Task objective —
Print the data exactly, leaving nothing out.

Data shown —
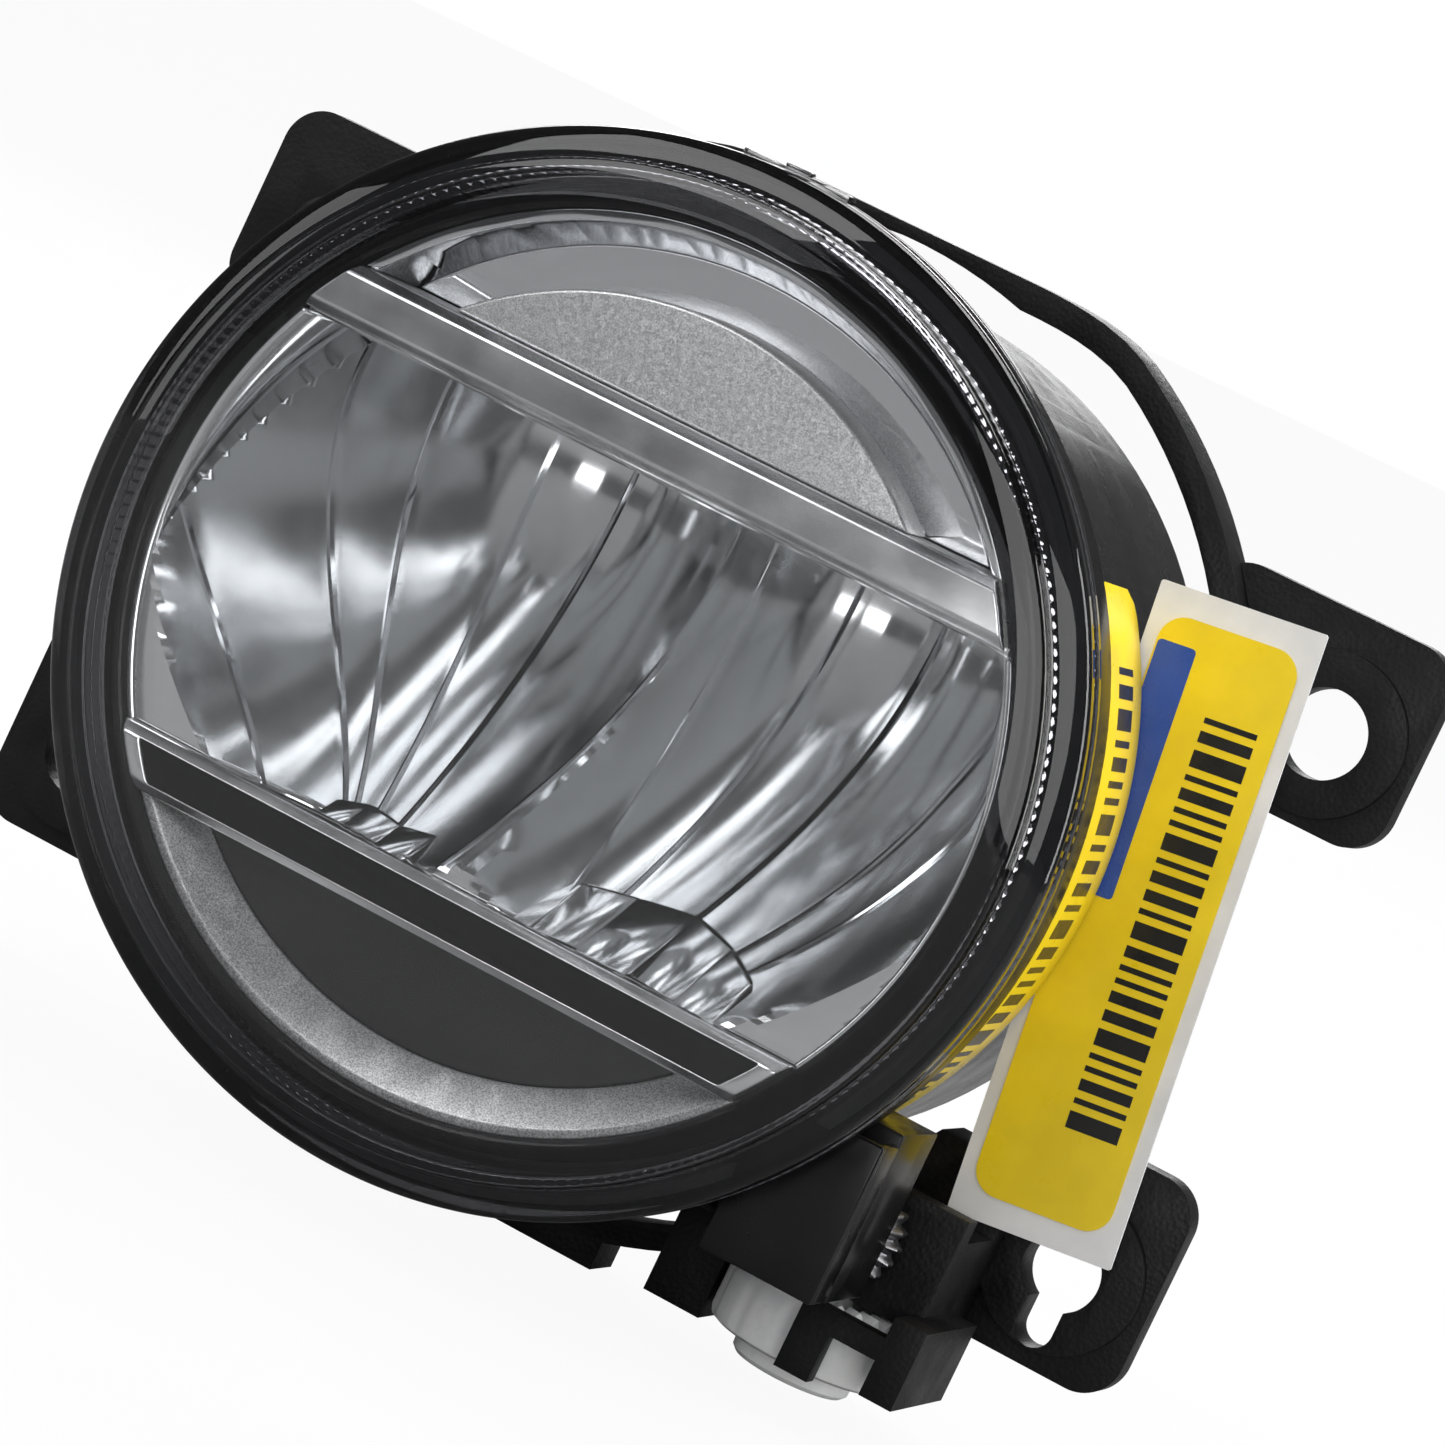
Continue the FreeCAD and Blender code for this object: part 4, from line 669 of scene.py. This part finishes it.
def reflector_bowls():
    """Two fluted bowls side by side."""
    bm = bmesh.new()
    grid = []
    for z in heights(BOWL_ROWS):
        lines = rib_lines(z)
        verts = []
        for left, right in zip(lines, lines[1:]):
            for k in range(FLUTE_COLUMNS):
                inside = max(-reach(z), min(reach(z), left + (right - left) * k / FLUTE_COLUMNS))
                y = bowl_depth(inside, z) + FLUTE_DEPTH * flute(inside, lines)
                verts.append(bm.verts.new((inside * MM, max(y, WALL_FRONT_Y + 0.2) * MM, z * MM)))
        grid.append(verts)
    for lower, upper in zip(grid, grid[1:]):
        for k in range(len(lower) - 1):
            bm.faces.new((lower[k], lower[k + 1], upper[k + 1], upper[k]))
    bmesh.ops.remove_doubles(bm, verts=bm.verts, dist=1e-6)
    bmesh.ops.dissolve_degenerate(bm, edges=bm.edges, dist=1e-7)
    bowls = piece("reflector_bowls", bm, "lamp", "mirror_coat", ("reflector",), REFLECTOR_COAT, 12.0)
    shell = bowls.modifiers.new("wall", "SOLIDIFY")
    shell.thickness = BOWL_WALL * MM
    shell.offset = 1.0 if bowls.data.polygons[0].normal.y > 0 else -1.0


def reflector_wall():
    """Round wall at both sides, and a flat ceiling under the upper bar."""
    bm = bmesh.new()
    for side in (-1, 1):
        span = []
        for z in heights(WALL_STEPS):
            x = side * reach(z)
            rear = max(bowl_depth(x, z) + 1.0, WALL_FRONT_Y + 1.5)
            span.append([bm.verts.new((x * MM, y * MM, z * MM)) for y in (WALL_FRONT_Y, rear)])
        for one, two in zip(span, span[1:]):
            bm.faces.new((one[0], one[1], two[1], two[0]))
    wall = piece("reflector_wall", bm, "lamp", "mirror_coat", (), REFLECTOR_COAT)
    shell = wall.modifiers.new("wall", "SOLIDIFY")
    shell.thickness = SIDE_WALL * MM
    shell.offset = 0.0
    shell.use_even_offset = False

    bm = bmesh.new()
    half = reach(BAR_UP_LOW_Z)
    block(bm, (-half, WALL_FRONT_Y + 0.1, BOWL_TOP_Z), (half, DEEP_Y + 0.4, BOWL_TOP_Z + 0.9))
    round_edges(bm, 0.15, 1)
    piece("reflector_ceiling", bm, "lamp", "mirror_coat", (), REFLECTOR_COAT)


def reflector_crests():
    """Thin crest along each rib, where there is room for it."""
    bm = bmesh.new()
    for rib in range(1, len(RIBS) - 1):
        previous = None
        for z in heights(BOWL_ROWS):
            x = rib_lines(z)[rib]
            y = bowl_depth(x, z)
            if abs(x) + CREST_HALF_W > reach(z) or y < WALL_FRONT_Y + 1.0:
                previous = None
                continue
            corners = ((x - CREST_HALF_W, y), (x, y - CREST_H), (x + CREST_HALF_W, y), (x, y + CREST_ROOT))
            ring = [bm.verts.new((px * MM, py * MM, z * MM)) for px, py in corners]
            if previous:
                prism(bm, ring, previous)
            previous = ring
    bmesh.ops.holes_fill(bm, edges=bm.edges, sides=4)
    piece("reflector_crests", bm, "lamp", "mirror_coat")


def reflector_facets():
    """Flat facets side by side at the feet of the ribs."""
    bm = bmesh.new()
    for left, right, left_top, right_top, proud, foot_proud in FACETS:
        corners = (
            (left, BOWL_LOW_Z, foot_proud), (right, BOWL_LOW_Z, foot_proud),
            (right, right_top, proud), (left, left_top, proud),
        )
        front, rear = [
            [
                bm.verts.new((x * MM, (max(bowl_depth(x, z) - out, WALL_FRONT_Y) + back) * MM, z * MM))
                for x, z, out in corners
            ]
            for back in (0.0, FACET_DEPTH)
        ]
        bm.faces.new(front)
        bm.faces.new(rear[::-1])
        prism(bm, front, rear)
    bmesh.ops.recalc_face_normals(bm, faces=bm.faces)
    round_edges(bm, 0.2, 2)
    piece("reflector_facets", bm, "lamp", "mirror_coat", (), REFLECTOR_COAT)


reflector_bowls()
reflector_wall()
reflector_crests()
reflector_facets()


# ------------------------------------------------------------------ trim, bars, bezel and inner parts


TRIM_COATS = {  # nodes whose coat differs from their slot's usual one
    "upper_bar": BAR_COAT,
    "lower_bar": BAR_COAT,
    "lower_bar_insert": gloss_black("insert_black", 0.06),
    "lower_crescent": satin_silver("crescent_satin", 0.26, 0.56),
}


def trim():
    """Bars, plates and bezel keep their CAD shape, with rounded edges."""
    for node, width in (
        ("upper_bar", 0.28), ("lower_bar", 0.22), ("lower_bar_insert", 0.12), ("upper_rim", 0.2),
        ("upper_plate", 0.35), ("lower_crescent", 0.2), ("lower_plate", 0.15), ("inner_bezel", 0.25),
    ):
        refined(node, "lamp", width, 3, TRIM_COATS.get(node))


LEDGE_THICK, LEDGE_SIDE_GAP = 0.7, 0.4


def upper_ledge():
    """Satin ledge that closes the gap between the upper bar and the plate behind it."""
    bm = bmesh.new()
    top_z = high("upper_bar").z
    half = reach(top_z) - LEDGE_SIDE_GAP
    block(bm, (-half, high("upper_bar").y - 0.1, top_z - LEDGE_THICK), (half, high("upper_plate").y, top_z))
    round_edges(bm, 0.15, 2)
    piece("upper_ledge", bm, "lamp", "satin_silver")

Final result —
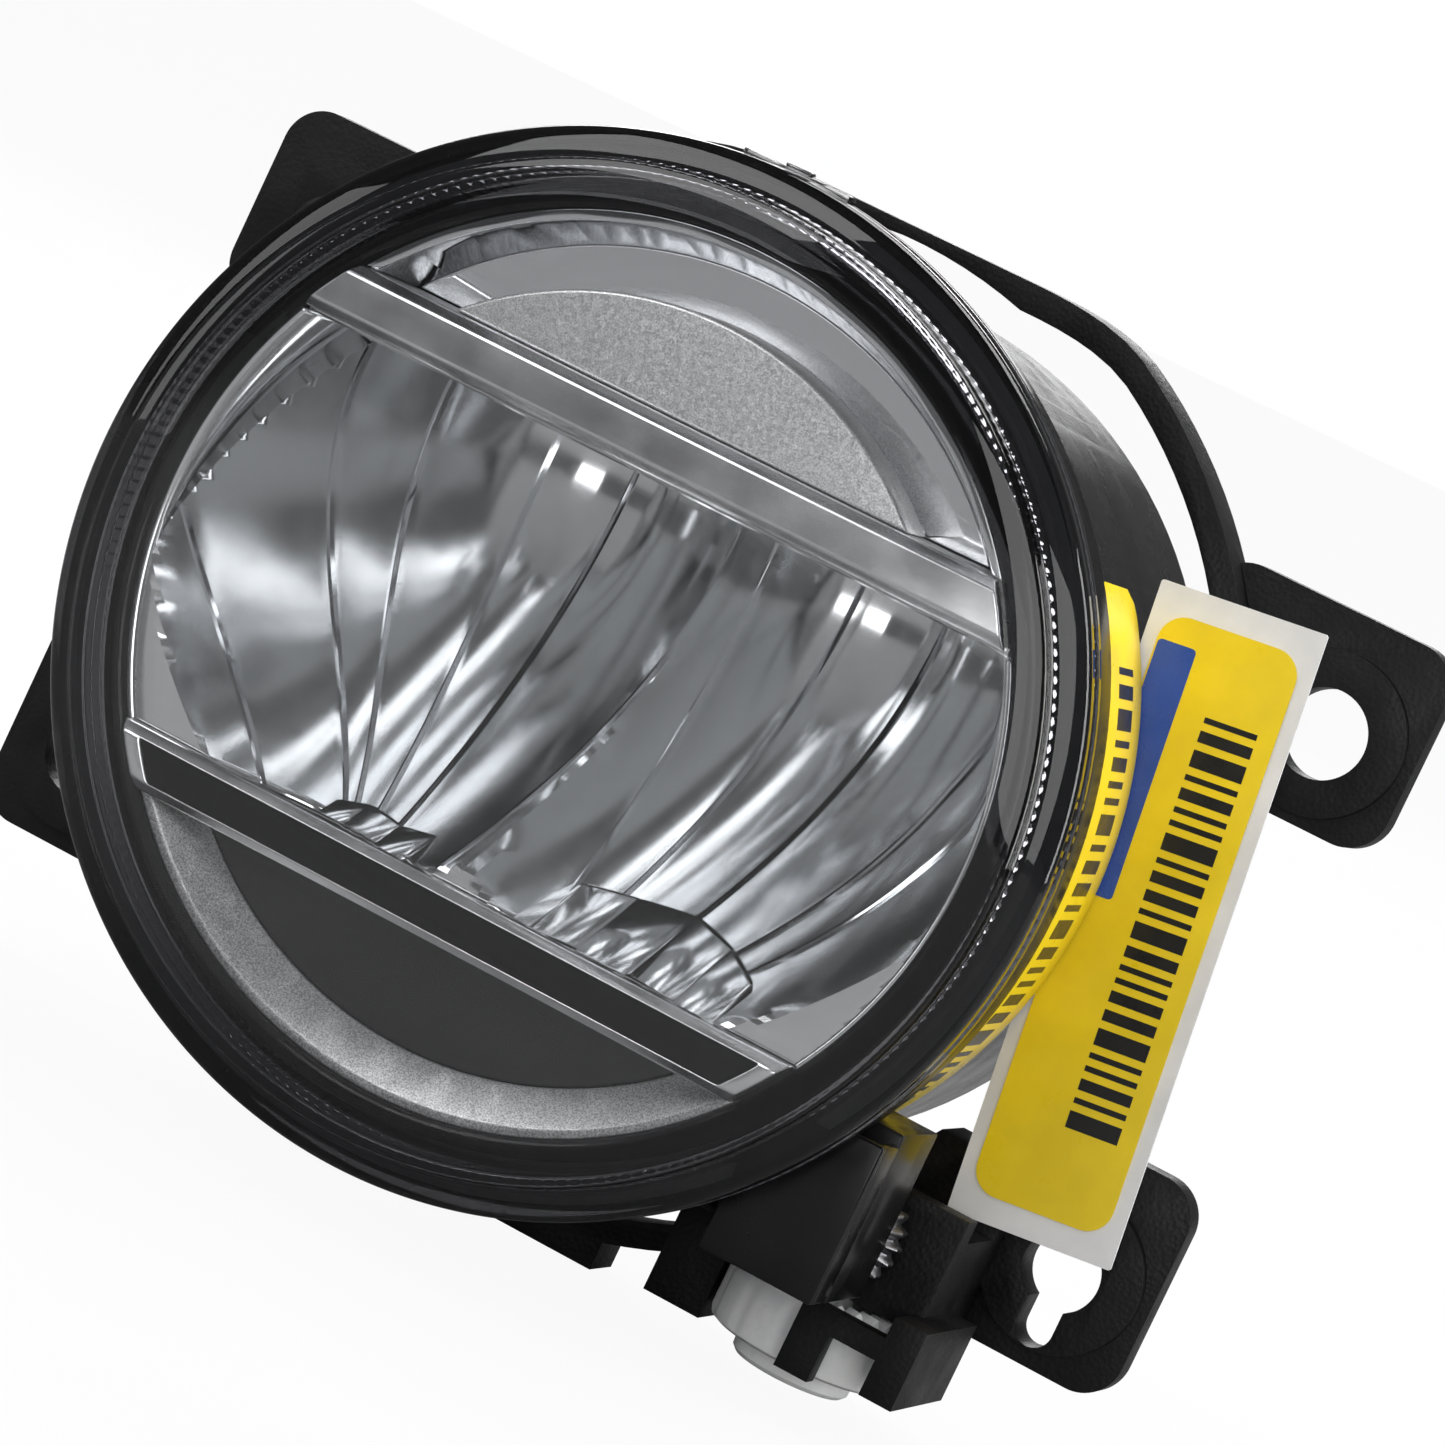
Continue the FreeCAD and Blender code for this object: part 4, from line 669 of scene.py. This part finishes it.
def reflector_bowls():
    """Two fluted bowls side by side."""
    bm = bmesh.new()
    grid = []
    for z in heights(BOWL_ROWS):
        lines = rib_lines(z)
        verts = []
        for left, right in zip(lines, lines[1:]):
            for k in range(FLUTE_COLUMNS):
                inside = max(-reach(z), min(reach(z), left + (right - left) * k / FLUTE_COLUMNS))
                y = bowl_depth(inside, z) + FLUTE_DEPTH * flute(inside, lines)
                verts.append(bm.verts.new((inside * MM, max(y, WALL_FRONT_Y + 0.2) * MM, z * MM)))
        grid.append(verts)
    for lower, upper in zip(grid, grid[1:]):
        for k in range(len(lower) - 1):
            bm.faces.new((lower[k], lower[k + 1], upper[k + 1], upper[k]))
    bmesh.ops.remove_doubles(bm, verts=bm.verts, dist=1e-6)
    bmesh.ops.dissolve_degenerate(bm, edges=bm.edges, dist=1e-7)
    bowls = piece("reflector_bowls", bm, "lamp", "mirror_coat", ("reflector",), REFLECTOR_COAT, 12.0)
    shell = bowls.modifiers.new("wall", "SOLIDIFY")
    shell.thickness = BOWL_WALL * MM
    shell.offset = 1.0 if bowls.data.polygons[0].normal.y > 0 else -1.0


def reflector_wall():
    """Round wall at both sides, and a flat ceiling under the upper bar."""
    bm = bmesh.new()
    for side in (-1, 1):
        span = []
        for z in heights(WALL_STEPS):
            x = side * reach(z)
            rear = max(bowl_depth(x, z) + 1.0, WALL_FRONT_Y + 1.5)
            span.append([bm.verts.new((x * MM, y * MM, z * MM)) for y in (WALL_FRONT_Y, rear)])
        for one, two in zip(span, span[1:]):
            bm.faces.new((one[0], one[1], two[1], two[0]))
    wall = piece("reflector_wall", bm, "lamp", "mirror_coat", (), REFLECTOR_COAT)
    shell = wall.modifiers.new("wall", "SOLIDIFY")
    shell.thickness = SIDE_WALL * MM
    shell.offset = 0.0
    shell.use_even_offset = False

    bm = bmesh.new()
    half = reach(BAR_UP_LOW_Z)
    block(bm, (-half, WALL_FRONT_Y + 0.1, BOWL_TOP_Z), (half, DEEP_Y + 0.4, BOWL_TOP_Z + 0.9))
    round_edges(bm, 0.15, 1)
    piece("reflector_ceiling", bm, "lamp", "mirror_coat", (), REFLECTOR_COAT)


def reflector_crests():
    """Thin crest along each rib, where there is room for it."""
    bm = bmesh.new()
    for rib in range(1, len(RIBS) - 1):
        previous = None
        for z in heights(BOWL_ROWS):
            x = rib_lines(z)[rib]
            y = bowl_depth(x, z)
            if abs(x) + CREST_HALF_W > reach(z) or y < WALL_FRONT_Y + 1.0:
                previous = None
                continue
            corners = ((x - CREST_HALF_W, y), (x, y - CREST_H), (x + CREST_HALF_W, y), (x, y + CREST_ROOT))
            ring = [bm.verts.new((px * MM, py * MM, z * MM)) for px, py in corners]
            if previous:
                prism(bm, ring, previous)
            previous = ring
    bmesh.ops.holes_fill(bm, edges=bm.edges, sides=4)
    piece("reflector_crests", bm, "lamp", "mirror_coat")


def reflector_facets():
    """Flat facets side by side at the feet of the ribs."""
    bm = bmesh.new()
    for left, right, left_top, right_top, proud, foot_proud in FACETS:
        corners = (
            (left, BOWL_LOW_Z, foot_proud), (right, BOWL_LOW_Z, foot_proud),
            (right, right_top, proud), (left, left_top, proud),
        )
        front, rear = [
            [
                bm.verts.new((x * MM, (max(bowl_depth(x, z) - out, WALL_FRONT_Y) + back) * MM, z * MM))
                for x, z, out in corners
            ]
            for back in (0.0, FACET_DEPTH)
        ]
        bm.faces.new(front)
        bm.faces.new(rear[::-1])
        prism(bm, front, rear)
    bmesh.ops.recalc_face_normals(bm, faces=bm.faces)
    round_edges(bm, 0.2, 2)
    piece("reflector_facets", bm, "lamp", "mirror_coat", (), REFLECTOR_COAT)


reflector_bowls()
reflector_wall()
reflector_crests()
reflector_facets()


# ------------------------------------------------------------------ trim, bars, bezel and inner parts


TRIM_COATS = {  # nodes whose coat differs from their slot's usual one
    "upper_bar": BAR_COAT,
    "lower_bar": BAR_COAT,
    "lower_bar_insert": gloss_black("insert_black", 0.06),
    "lower_crescent": satin_silver("crescent_satin", 0.26, 0.56),
}


def trim():
    """Bars, plates and bezel keep their CAD shape, with rounded edges."""
    for node, width in (
        ("upper_bar", 0.28), ("lower_bar", 0.22), ("lower_bar_insert", 0.12), ("upper_rim", 0.2),
        ("upper_plate", 0.35), ("lower_crescent", 0.2), ("lower_plate", 0.15), ("inner_bezel", 0.25),
    ):
        refined(node, "lamp", width, 3, TRIM_COATS.get(node))


LEDGE_THICK, LEDGE_SIDE_GAP = 0.7, 0.4


def upper_ledge():
    """Satin ledge that closes the gap between the upper bar and the plate behind it."""
    bm = bmesh.new()
    top_z = high("upper_bar").z
    half = reach(top_z) - LEDGE_SIDE_GAP
    block(bm, (-half, high("upper_bar").y - 0.1, top_z - LEDGE_THICK), (half, high("upper_plate").y, top_z))
    round_edges(bm, 0.15, 2)
    piece("upper_ledge", bm, "lamp", "satin_silver")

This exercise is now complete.